Во время школьных каникул в доме генерала Харкорта на Портлед-плейс в Лондоне он впервые встретил свою единокровную сестру Августу, и эта спокойная дружелюбная девушка вскоре стала получать от него множество галантных, сверхнежных и пространных посланий. Она его «дорогая сестренка», его самая близкая родственница, он связан с нею узами родства и привязанности. Ах, как ужасно, что до сих пор они не знали друг друга, и все из-за ревности его матери, характер которой он называл «счастливой смесью умопомешательства и глупости».

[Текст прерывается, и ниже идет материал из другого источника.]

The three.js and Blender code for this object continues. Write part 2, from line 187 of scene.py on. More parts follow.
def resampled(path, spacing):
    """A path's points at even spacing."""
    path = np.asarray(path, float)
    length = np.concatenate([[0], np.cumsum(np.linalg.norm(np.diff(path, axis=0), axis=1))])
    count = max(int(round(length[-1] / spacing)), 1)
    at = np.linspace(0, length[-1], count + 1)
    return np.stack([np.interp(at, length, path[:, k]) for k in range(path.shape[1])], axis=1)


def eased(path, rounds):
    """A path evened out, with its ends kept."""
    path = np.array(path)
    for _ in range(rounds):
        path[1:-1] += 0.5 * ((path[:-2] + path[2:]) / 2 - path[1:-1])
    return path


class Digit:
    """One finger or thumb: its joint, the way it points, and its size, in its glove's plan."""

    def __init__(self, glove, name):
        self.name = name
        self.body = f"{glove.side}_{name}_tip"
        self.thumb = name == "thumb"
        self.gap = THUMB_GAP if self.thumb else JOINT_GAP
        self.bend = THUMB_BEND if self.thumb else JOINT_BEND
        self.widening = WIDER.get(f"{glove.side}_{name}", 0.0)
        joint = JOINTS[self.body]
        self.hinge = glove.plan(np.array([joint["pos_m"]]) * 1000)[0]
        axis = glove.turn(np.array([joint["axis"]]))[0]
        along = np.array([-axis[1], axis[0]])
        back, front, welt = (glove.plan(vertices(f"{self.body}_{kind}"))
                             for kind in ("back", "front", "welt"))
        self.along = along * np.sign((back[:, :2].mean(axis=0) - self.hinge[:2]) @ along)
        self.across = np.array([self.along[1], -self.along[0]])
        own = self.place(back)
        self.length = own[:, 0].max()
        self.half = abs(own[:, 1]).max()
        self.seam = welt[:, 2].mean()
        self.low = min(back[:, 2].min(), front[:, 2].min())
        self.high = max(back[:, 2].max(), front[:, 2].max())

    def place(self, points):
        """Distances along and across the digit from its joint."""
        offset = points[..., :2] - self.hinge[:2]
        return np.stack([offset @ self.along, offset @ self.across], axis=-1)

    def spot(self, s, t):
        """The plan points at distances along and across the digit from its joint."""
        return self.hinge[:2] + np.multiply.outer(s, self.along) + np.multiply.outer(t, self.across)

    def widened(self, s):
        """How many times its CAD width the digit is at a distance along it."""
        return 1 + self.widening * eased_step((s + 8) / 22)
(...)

Кэтрин было необходимо достать деньги, чтобы отправиться к мистеру Шелдрейку на Стрэнде заказать новые скрепы для больной ноги ее сына, а главное — защитить честь Байрона. Его наставник Генри, сын доктора Друри, назвал Байрона «мерзавцем», и это привело юношу в бурную ярость. Он сказал матери: если она не предпримет чего-нибудь, чтобы загладить обиду, он немедленно покинет Харроу — пусть лучше у него отнимут жизнь, чем погубят его честь. Он также добавил, что коли она любит его, то ей следует именно теперь доказать это, поскольку он пробивает путь к Величию, а не Бесславию.
Несмотря на неоднократные нагоняи от доктора Друри, Байрон был огорчен его понижением и с непонятной злобой противился назначению доктора Батлера. Когда доктора Батлера все же назначили, Байрон остался в том же самом классе, чтобы его мучить, в чем он был удивительно изобретателен. Он пустил по рукам памфлет, где называет доктора Батлера «чванливым индюком» и человеком с вульгарным жаргоном.

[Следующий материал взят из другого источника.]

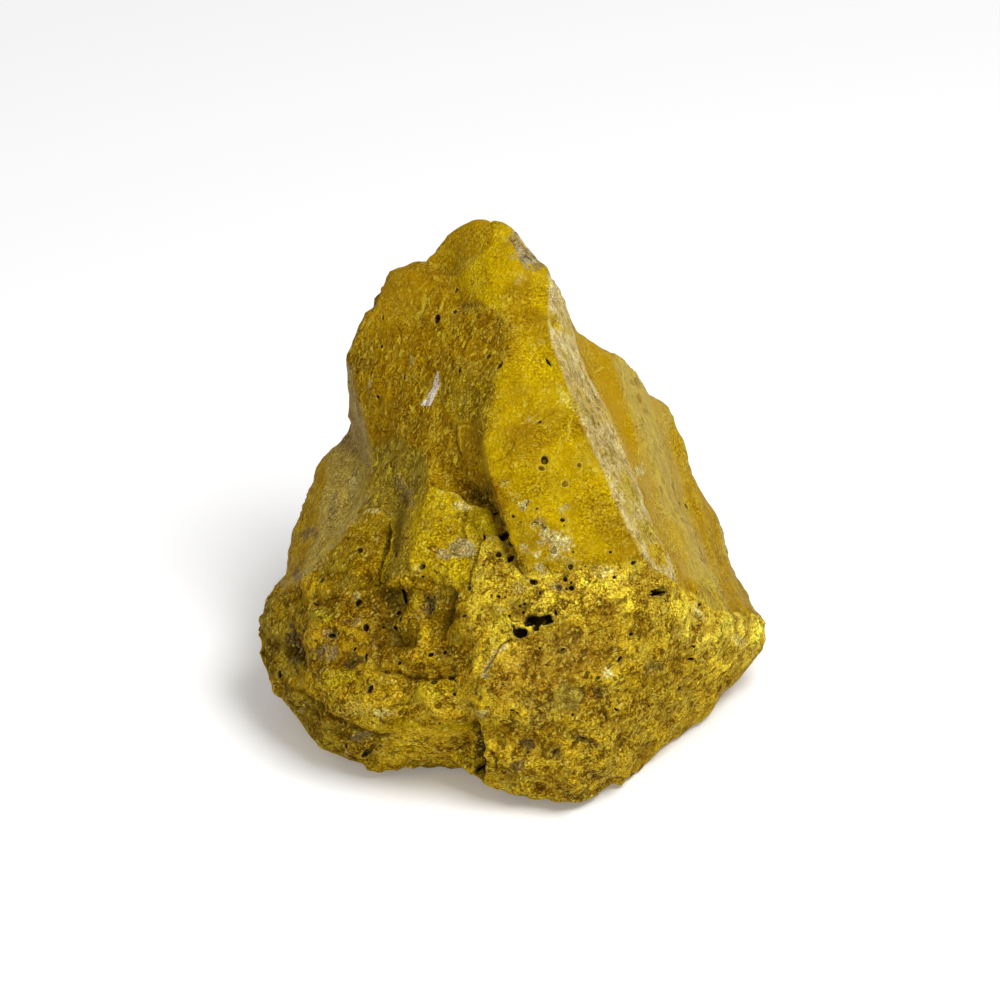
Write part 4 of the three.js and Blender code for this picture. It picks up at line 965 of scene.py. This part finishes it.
def broad_relief(points, shares, show):
    """Unevenness that every surface has, and the fine ribs of the streaked and the bedded faces."""
    height = 0.3 * noise(points, 9, 1) + 0.2 * noise(points, 3.7, 2) + 0.1 * noise(points, 1.7, 3)
    ribs = np.flatnonzero(shares["left_face"] > 0)
    streaks = fractal(squeezed(points[ribs], STREAK, 0.4), 1.7, 2, 4)
    height[ribs] += 0.2 * shares["left_face"][ribs] * streaks
    beds = np.flatnonzero(show > 0)
    layers = bedded(points[beds])
    height[beds] += show[beds] * (0.16 * noise(layers, 2.6, 6) + 0.06 * noise(layers, 1.2, 7))
    return height


def rough_relief(points, chunky, grainy):
    """Scooped chips and rounded grains, where the surface is crumbly."""
    height = np.zeros(len(points))
    at = np.flatnonzero(chunky > 0.05)
    rough = points[at] + 0.5 * noise(points[at], 2.4, 8)[:, None]
    height[at] += chunky[at] * (0.85 * scoops(rough, 5.0, 9) + 0.5 * scoops(rough, 2.3, 14))
    at = np.flatnonzero(grainy > 0.3)
    height[at] += grainy[at] * (0.24 * pebbles(points[at], 1.5, 12) + 0.12 * noise(points[at], 0.9, 13))
    return height


def swells(seen):
    height = np.zeros(len(seen))
    for across, up, width, height_up, slant, rise in SWELLS:
        at = boxed(seen, (across, up), max(width, height_up) / 2)
        height[at] += rise * (1 - smoothstep(0.1, 1.0, oval(seen[at], across, up, width, height_up, slant)))
    return height


def steps(seen, ragged):
    height = np.zeros(len(seen))
    for line, rise, reach in STEPS:
        at = boxed(seen, line, reach)
        distance, side, travelled = along_line(seen[at] + 0.25 * ragged[at], line)
        fade = smoothstep(0, 0.12, travelled) * smoothstep(1, 0.88, travelled)
        edge = np.clip(side * distance / 0.22, -1, 1)
        height[at] += 0.5 * rise * edge * fade * (1 - smoothstep(0.15, 1.0, distance / reach))
    return height


def ridge_rise(seen):
    """Sharpens the crest between the bright facet and the right flank."""
    height = np.zeros(len(seen))
    at = boxed(seen, RIDGE, RIDGE_WIDTH)
    distance, _, travelled = along_line(seen[at], RIDGE)
    fade = smoothstep(0, 0.06, travelled) * smoothstep(1, 0.94, travelled)
    height[at] = RIDGE_RISE * fade * np.clip(1 - distance / RIDGE_WIDTH, 0, 1) ** 2
    return height


def groove_depth(seen, ragged):
    depth, dark = np.zeros(len(seen)), np.zeros(len(seen))
    for line, width, full in GROOVES:
        at = boxed(seen, line, width)
        distance, _, travelled = along_line(seen[at] + 0.15 * ragged[at], line)
        fade = smoothstep(0, 0.1, travelled) * smoothstep(1, 0.9, travelled)
        profile = fade * (1 - smoothstep(0.05, 1.0, distance / (width / 2)))
        depth[at] = np.maximum(depth[at], full * profile)
        # Painted shade in the groove, darker for deeper grooves.
        dark[at] = np.maximum(dark[at], min(1.0, 0.45 + 0.4 * full) * profile)
    return depth, dark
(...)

Уход Байрона из школы восприняли с облегчением, но он ушел не «отстающим учеником»: Байрон был третьим в выпуске. В качестве выпускной речи он читал обращенный к буре монолог короля Лира. Слушатели были так ошеломлены, что слухи о его триумфе достигли Ноттингемшира. Кэтрин, которую не пригласили, попросила, однако, мистера Хэнсона послать сыну дюжину бутылок сухого вина и полдюжины портвейна. Решив избегать встреч с нею, на период каникул Байрон отправился к мистеру Хэнсону, где позже проявил свой разрушительный дух тем, что спалил шляпу поварихи, так как она была недостаточно услужлива.